## Given material:
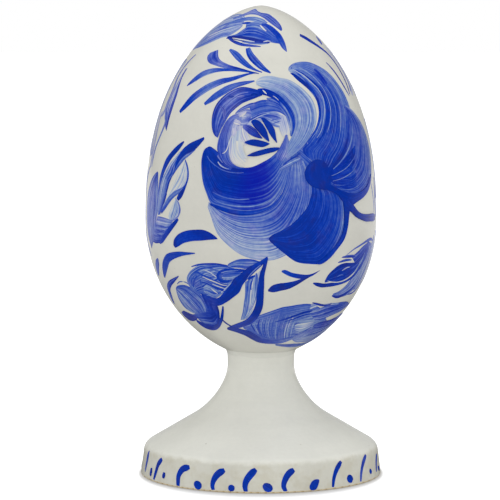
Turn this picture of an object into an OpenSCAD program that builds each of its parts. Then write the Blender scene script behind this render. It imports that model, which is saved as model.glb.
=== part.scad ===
// Decorated wooden egg on a turned pedestal.
//
// Two turnings make the piece: a solid egg, cut flat at its blunt end, and a pedestal with a
// slender neck and a wide foot. A fluted dowel, glued into a blind hole in each, holds them
// together, and a bead of filler rounds off the corner between them.
//
// Millimetres, +Z up. The origin is the middle of the flat underside of the foot.

/* [Egg] */
// Greatest diameter
egg_d = 83.5; // [60:0.5:110]
// Height of the pointed part, from the widest place up to the tip
tip_h = 77.3; // [50:0.1:110]
// Height of the blunt part, from the widest place down to where its curve would close
blunt_h = 50.6; // [35:0.1:75]
// Slice cut off the blunt end, to make the flat that is glued down
blunt_cut = 2.9; // [1.5:0.1:6]
// How long the sides above the widest place stay full, as the exponent of the height
tip_fullness = 2.4; // [1.8:0.05:3]
// How round the tip is, as the exponent of the radius: lower is more pointed
tip_roundness = 1.63; // [1.4:0.01:2]
// The same two for the part below the widest place
blunt_fullness = 2.02; // [1.8:0.01:2.6]
blunt_roundness = 1.72; // [1.4:0.01:2.2]

/* [Pedestal] */
// Height of the pedestal, from the table to the glued joint
pedestal_h = 45; // [35:0.5:80]
// Greatest diameter of the foot
foot_d = 87.5; // [70:0.5:120]
// Height of the upright rim round the foot, up to where its shoulder starts
rim_h = 8.8; // [5:0.1:14]
// Lean of the rim towards the axis, in degrees
rim_lean = 7.5; // [0:0.5:15]
// Radius of the rounded shoulder over the rim
shoulder_r = 4; // [2:0.1:6]
// Corner taken off the bottom edge of the foot
foot_edge = 0.6; // [0.3:0.1:1.5]
// Slope of the straight cone over the shoulder, in degrees from the table
cone_slope = 31; // [25:0.5:36]
// Diameter of the neck at its thinnest
waist_d = 24.2; // [20:0.2:32]
// How far the thinnest place lies under the glued joint
waist_drop = 5; // [4:0.5:10]
// Height of the cove that blends the cone into the neck
cove_h = 18.7; // [12:0.1:22]

/* [Joint] */
// Diameter of the dowel
dowel_d = 10; // [6:1:14]
// Length of the dowel, half of it in each hole
dowel_l = 40; // [20:1:50]
// Chamfer on the ends of the dowel
dowel_chamfer = 1; // [0.5:0.1:2]
// Number of glue flutes round the dowel
flute_count = 16; // [8:1:24]
// Depth of a glue flute
flute_depth = 0.4; // [0.2:0.1:0.8]
// Room for glue round the dowel
glue_gap = 0.05; // [0.02:0.01:0.15]
// Room for glue past each end of the dowel
end_gap = 0.6; // [0.2:0.1:2]
// Ledge that the pedestal keeps round the flat of the egg
ledge_w = 0.6; // [0.2:0.1:1.5]
// How far the filler runs up the egg, in height
filler_rise = 0.9; // [0.5:0.1:2]
// How far the filler runs down the neck
filler_drop = 1.5; // [0.8:0.1:3]

/* [Hidden] */
$fn = 128;

ground_white = [0.83, 0.83, 0.79];
filler_white = [0.80, 0.79, 0.73];
beech = [0.78, 0.62, 0.44];

curve_steps = 40;    // points along each long curve
arc_steps = 12;      // points along each short round
drill_angle = 118;   // angle of the drill's point, which the blind holes keep
cove_pull = 0.56;    // length of the cove's handles, as a share of the way to their crossing
filler_pull = 0.45;  // the same for the hollow face of the filler

egg_r = egg_d / 2;
foot_r = foot_d / 2;
waist_r = waist_d / 2;
joint_z = pedestal_h;
widest_z = joint_z + blunt_h - blunt_cut;
tip_z = widest_z + tip_h;
waist_z = joint_z - waist_drop;
hole_r = dowel_d / 2 + glue_gap;
hole_depth = dowel_l / 2 + end_gap;
flat_r = radius_below(blunt_h - blunt_cut);
seat_r = flat_r + ledge_w;
filler_top_z = joint_z + filler_rise;
filler_low_z = joint_z - filler_drop;

// Radius of the egg at a height above, or below, its widest place.
function radius_above(h) = egg_r * pow(1 - pow(h / tip_h, tip_fullness), 1 / tip_roundness);
function radius_below(h) = egg_r * pow(1 - pow(h / blunt_h, blunt_fullness), 1 / blunt_roundness);

// Points of a cubic curve from a to d with handles b and c, without a itself.
function curve(a, b, c, d, steps) = [
    for (i = [1 : steps])
        let (t = i / steps, u = 1 - t)
        u * u * u * a + 3 * u * u * t * b + 3 * u * t * t * c + t * t * t * d
];

// Points of an arc round c, from angle a0 to angle a1.
function arc(c, r, a0, a1, steps) = [
    for (i = [0 : steps])
        let (a = a0 + (a1 - a0) * i / steps)
        [c[0] + r * cos(a), c[1] + r * sin(a)]
];

// The side of the egg from height z0 to height z1, both at or below the widest place.
// The steps are even in angle, so that they close up where the curve turns most.
function lower_side(z0, z1, steps) =
    let (
        a0 = asin(pow((widest_z - z0) / blunt_h, blunt_fullness / 2)),
        a1 = asin(pow((widest_z - z1) / blunt_h, blunt_fullness / 2))
    )
    [
        for (i = [0 : steps])
            let (a = a0 + (a1 - a0) * i / steps)
            [
                egg_r * pow(max(cos(a), 0), 2 / blunt_roundness),
                widest_z - blunt_h * pow(max(sin(a), 0), 2 / blunt_fullness)
            ]
    ];

// The side of the egg from the widest place to the tip, without either end.
function upper_side(steps) = [
    for (i = [1 : steps - 1])
        let (a = 90 * i / steps)
        [egg_r * pow(cos(a), 2 / tip_roundness), widest_z + tip_h * pow(sin(a), 2 / tip_fullness)]
];

// The side of the pedestal from the table to the joint.
rim_top = [foot_r - (rim_h - foot_edge) * tan(rim_lean), rim_h];
shoulder_mid = rim_top - shoulder_r * [cos(rim_lean), sin(rim_lean)];
cone_low = shoulder_mid + shoulder_r * [sin(cone_slope), cos(cone_slope)];
cove_low_z = waist_z - cove_h;
cone_high = [cone_low[0] - (cove_low_z - cone_low[1]) / tan(cone_slope), cove_low_z];
crossing = [waist_r, cone_high[1] + (cone_high[0] - waist_r) * tan(cone_slope)];
waist = [waist_r, waist_z];
seat = [seat_r, joint_z];
under_seat = [waist_r + (seat_r - waist_r) / 2, filler_low_z];

function pedestal_side() = concat(
    [[foot_r - foot_edge, 0], [foot_r, foot_edge]],
    arc(shoulder_mid, shoulder_r, rim_lean, 90 - cone_slope, arc_steps),
    [cone_high],
    curve(
        cone_high,
        cone_high + cove_pull * (crossing - cone_high),
        waist + cove_pull * (crossing - waist),
        waist,
        curve_steps
    ),
    [under_seat, seat]
);

// A blind hole bored to depth from the joint, upward for dir 1 and downward for dir -1.
module dowel_hole(dir) {
    point_h = hole_r / tan(drill_angle / 2);
    translate([0, 0, joint_z])
        mirror([0, 0, dir > 0 ? 0 : 1])
            rotate_extrude()
                polygon([
                    [0, -1], [hole_r, -1], [hole_r, hole_depth], [0, hole_depth + point_h]
                ]);
}

module egg() {
    color(ground_white)
        difference() {
            rotate_extrude()
                polygon(concat(
                    [[0, joint_z]],
                    lower_side(joint_z, filler_top_z, arc_steps),
                    lower_side(filler_top_z, widest_z, curve_steps),
                    upper_side(curve_steps),
                    [[0, tip_z]]
                ));
            dowel_hole(1);
        }
}

module pedestal() {
    color(ground_white)
        difference() {
            rotate_extrude()
                polygon(concat([[0, 0]], pedestal_side(), [[0, joint_z]]));
            dowel_hole(-1);
        }
}

module dowel() {
    r = dowel_d / 2;
    half = dowel_l / 2;
    color(beech)
        translate([0, 0, joint_z])
            difference() {
                rotate_extrude()
                    polygon([
                        [0, -half], [r - dowel_chamfer, -half], [r, -half + dowel_chamfer],
                        [r, half - dowel_chamfer], [r - dowel_chamfer, half], [0, half]
                    ]);
                for (i = [0 : flute_count - 1])
                    rotate([0, 0, 360 * i / flute_count])
                        translate([r, 0, 0])
                            cylinder(r = flute_depth, h = dowel_l + 1, center = true, $fn = 24);
            }
}

// The bead fills the corner between the egg and the neck, with a hollow face.
module seam_filler() {
    against_egg = lower_side(joint_z, filler_top_z, arc_steps);
    bead_top = against_egg[arc_steps];
    color(filler_white)
        rotate_extrude()
            polygon(concat(
                against_egg,
                curve(
                    bead_top,
                    bead_top + filler_pull * (seat - bead_top),
                    under_seat + filler_pull * (seat - under_seat),
                    under_seat,
                    arc_steps
                ),
                [seat]
            ));
}

egg();
pedestal();
dowel();
seam_filler();
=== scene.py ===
import math
import random
import bpy
import numpy as np
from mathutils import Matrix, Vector


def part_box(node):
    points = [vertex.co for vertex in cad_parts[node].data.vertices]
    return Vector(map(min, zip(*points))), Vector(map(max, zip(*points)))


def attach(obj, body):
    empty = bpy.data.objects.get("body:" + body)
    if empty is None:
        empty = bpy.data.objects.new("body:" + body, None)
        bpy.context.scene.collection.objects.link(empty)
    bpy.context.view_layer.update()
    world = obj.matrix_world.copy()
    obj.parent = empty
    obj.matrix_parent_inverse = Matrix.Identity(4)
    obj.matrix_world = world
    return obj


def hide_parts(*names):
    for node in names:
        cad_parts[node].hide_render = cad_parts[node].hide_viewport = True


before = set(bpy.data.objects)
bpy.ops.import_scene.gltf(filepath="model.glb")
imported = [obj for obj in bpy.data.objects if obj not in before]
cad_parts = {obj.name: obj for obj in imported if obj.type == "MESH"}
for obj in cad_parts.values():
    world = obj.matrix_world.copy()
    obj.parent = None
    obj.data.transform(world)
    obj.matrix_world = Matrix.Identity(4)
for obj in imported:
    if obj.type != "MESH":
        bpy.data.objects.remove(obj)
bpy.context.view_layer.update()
print("frame loaded:", ", ".join(sorted(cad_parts)))

mm = 0.001


def srgb(r, g, b):
    # a colour as a painter picks it, 0 to 255, turned into the linear values that nodes want
    def lin(c):
        c /= 255
        return c / 12.92 if c <= 0.04045 else ((c + 0.055) / 1.055) ** 2.4
    return (lin(r), lin(g), lin(b), 1.0)


# node helpers
def newGroup(name, inputs, outputs):
    # gives back the tree, the sockets that come in and the sockets that go out
    tree = bpy.data.node_groups.new(name, "ShaderNodeTree")
    for label, kind, value in inputs:
        sock = tree.interface.new_socket(name=label, in_out="INPUT", socket_type="NodeSocket" + kind)
        if value is not None:
            sock.default_value = value
    for label, kind in outputs:
        tree.interface.new_socket(name=label, in_out="OUTPUT", socket_type="NodeSocket" + kind)
    return tree, tree.nodes.new("NodeGroupInput").outputs, tree.nodes.new("NodeGroupOutput").inputs


def addNode(tree, kind, **settings):
    node = tree.nodes.new("ShaderNode" + kind)
    for key, value in settings.items():
        setattr(node, key, value)
    return node


def plug(tree, value, socket):
    # a socket is linked, a plain number or colour is set on the socket itself
    if isinstance(value, bpy.types.NodeSocket):
        tree.links.new(value, socket)
    else:
        socket.default_value = value


def maths(tree, operation, a, b=0.0, clamp=False):
    node = addNode(tree, "Math", operation=operation, use_clamp=clamp)
    plug(tree, a, node.inputs[0])
    plug(tree, b, node.inputs[1])
    return node.outputs[0]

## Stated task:
Include the first line, the line containing "of the foot.", and every line between them, copied exactly from the material above; output no other line.

## Solution to the exercise:
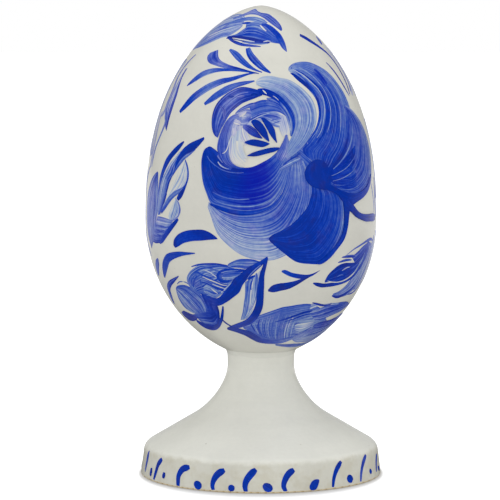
Turn this picture of an object into an OpenSCAD program that builds each of its parts. Then write the Blender scene script behind this render. It imports that model, which is saved as model.glb.
=== part.scad ===
// Decorated wooden egg on a turned pedestal.
//
// Two turnings make the piece: a solid egg, cut flat at its blunt end, and a pedestal with a
// slender neck and a wide foot. A fluted dowel, glued into a blind hole in each, holds them
// together, and a bead of filler rounds off the corner between them.
//
// Millimetres, +Z up. The origin is the middle of the flat underside of the foot.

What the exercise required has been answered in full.